I've been building an MWE, shown below, with the aim of getting matrix multiplication working.

To get the input data from a standard C++ std::vector, or std::ifstream, I am trying an iterator based approach, based on this example shown in the docs.

However, I keep getting a segfault.

There is an example of sgemm using CLTensor in the source, which is also where I'm drawing inspiration from. However it gets its input data from Numpy arrays, so isn't relevant up to this point.

I'm not sure in ARMCL if CLTensor and Tensor have disjoint methods. But I feel like they are of a common interface ITensor. Still, I haven't been able to find an equivalent example that uses CLTensor instead of Tensor for this iterator based method.

You can see my code I'm working with below, which fails on line 64 (*reinterpret_cast..).

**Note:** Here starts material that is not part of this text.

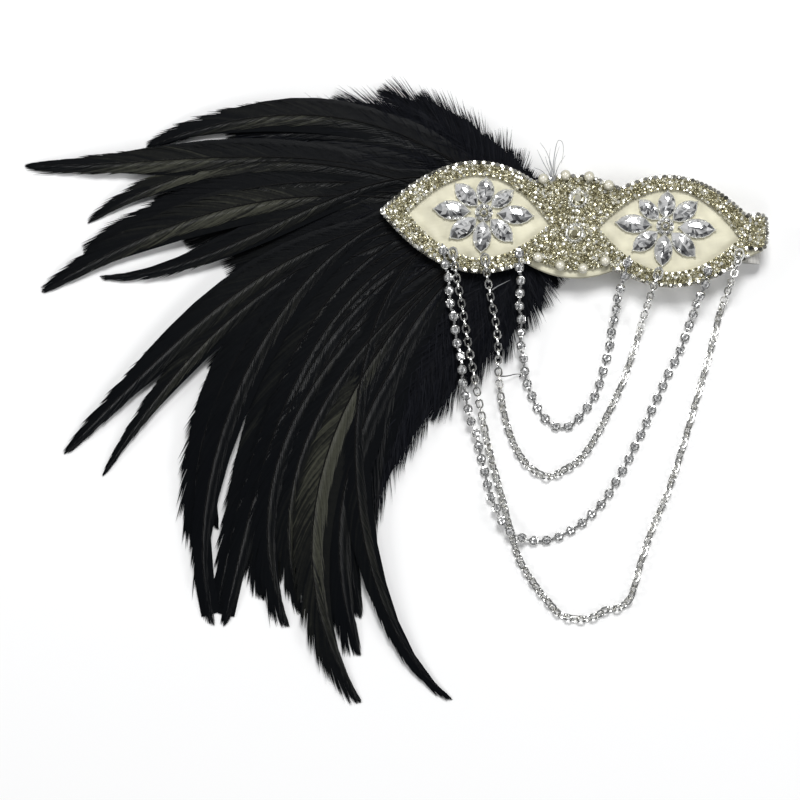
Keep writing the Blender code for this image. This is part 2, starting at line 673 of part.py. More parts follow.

I'm not entirely sure what the operations are that it performs, but my guess is that we have our ARMCL iterator input_it which is incremented n * m times, each iteration setting the value of the CLTensor at that address to the corresponding input value. reinterpret_cast is just to make the types play nicely together?

I reckon my Iterator and Window objects are okay, but can't be sure.

#include "arm_compute/core/Types.h"
#include "arm_compute/runtime/CL/CLFunctions.h"
#include "arm_compute/runtime/CL/CLScheduler.h"
#include "arm_compute/runtime/CL/CLTuner.h"
#include "utils/Utils.h"

namespace armcl = arm_compute;
namespace armcl_utils = arm_compute::utils;

int main(int argc, char *argv[])
{
  int n = 3;
  int m = 2;
  int p = 4;

  std::vector<float> src_a = {2, 1,
                          6, 4,
                          2, 3};
  std::vector<float> src_b = {5, 2, 1, 6,
                          3, 7, 4, 1};
  std::vector<float> c_targets = {13, 11, 6, 13,
                                  42, 40, 22, 40,
                                  19, 25, 14, 15};

  // Provides global access to a CL context and command queue.
  armcl::CLTuner tuner{};
  armcl::CLScheduler::get().default_init(&tuner);

  armcl::CLTensor a{}, b{}, c{};
  float alpha = 1;
  float beta = 0;
  // Initialize the tensors dimensions and type:
  const armcl::TensorShape shape_a(m, n);
  const armcl::TensorShape shape_b(p, m);
  const armcl::TensorShape shape_c(p, n);
  a.allocator()->init(armcl::TensorInfo(shape_a, 1, armcl::DataType::F32));
  b.allocator()->init(armcl::TensorInfo(shape_b, 1, armcl::DataType::F32));
  c.allocator()->init(armcl::TensorInfo(shape_c, 1, armcl::DataType::F32));

  // configure sgemm
  armcl::CLGEMM sgemm{};
  sgemm.configure(&a, &b, nullptr, &c, alpha, beta);

  // // Allocate the input / output tensors:
  a.allocator()->allocate();
  b.allocator()->allocate();
  c.allocator()->allocate();

  // // Fill the input tensor:
  // // Simplest way: create an iterator to iterate through each element of the input tensor:
  armcl::Window input_window;
  armcl::Iterator input_it(&a, input_window);
  input_window.use_tensor_dimensions(shape_a);

  std::cout << " Dimensions of the input's iterator:\n";
  std::cout << " X = [start=" << input_window.x().start() << ", end=" << input_window.x().end() << ", step=" << input_window.x().step() << "]\n";
  std::cout << " Y = [start=" << input_window.y().start() << ", end=" << input_window.y().end() << ", step=" << input_window.y().step() << "]\n";


  // // Iterate through the elements of src_data and copy them one by one to the input tensor:
  execute_window_loop(input_window, [&](const armcl::Coordinates & id)
                      {
                        std::cout << "Setting item [" << id.x() << "," << id.y() << "]\n";
                        *reinterpret_cast<float *>(input_it.ptr()) = src_a[id.y() * m + id.x()]; //
                      },
                      input_it);

  //  armcl_utils::init_sgemm_output(dst, src0, src1, armcl::DataType::F32);

  // Configure function

  // Allocate all the images
  //  src0.allocator()->import_memory(armcl::Memory(&a));
  //src0.allocator()->allocate();
  //src1.allocator()->allocate();

  // dst.allocator()->allocate();

  // armcl_utils::fill_random_tensor(src0, -1.f, 1.f);
  // armcl_utils::fill_random_tensor(src1, -1.f, 1.f);

  // Dummy run for CLTuner
  //sgemm.run();

  std::vector<float> lin_c(n * p);

  return 0;
}

Solution

The part you've missed (Which admittedly could be better explained in the documentation!) is that you need to map / unmap OpenCL buffers in order to make them accessible to the CPU.

If you look inside the fill_random_tensor (which is what's used in the cl_sgemm example you've got a call to tensor.map();

So if you map() your buffer before creating your iterator then I believe it should work:

a.map();
input_it(&a, input_window);
execute_window_loop(...)
{
}
a.unmap(); //Don't forget to unmap the buffer before using it on the GPU

Hope this helps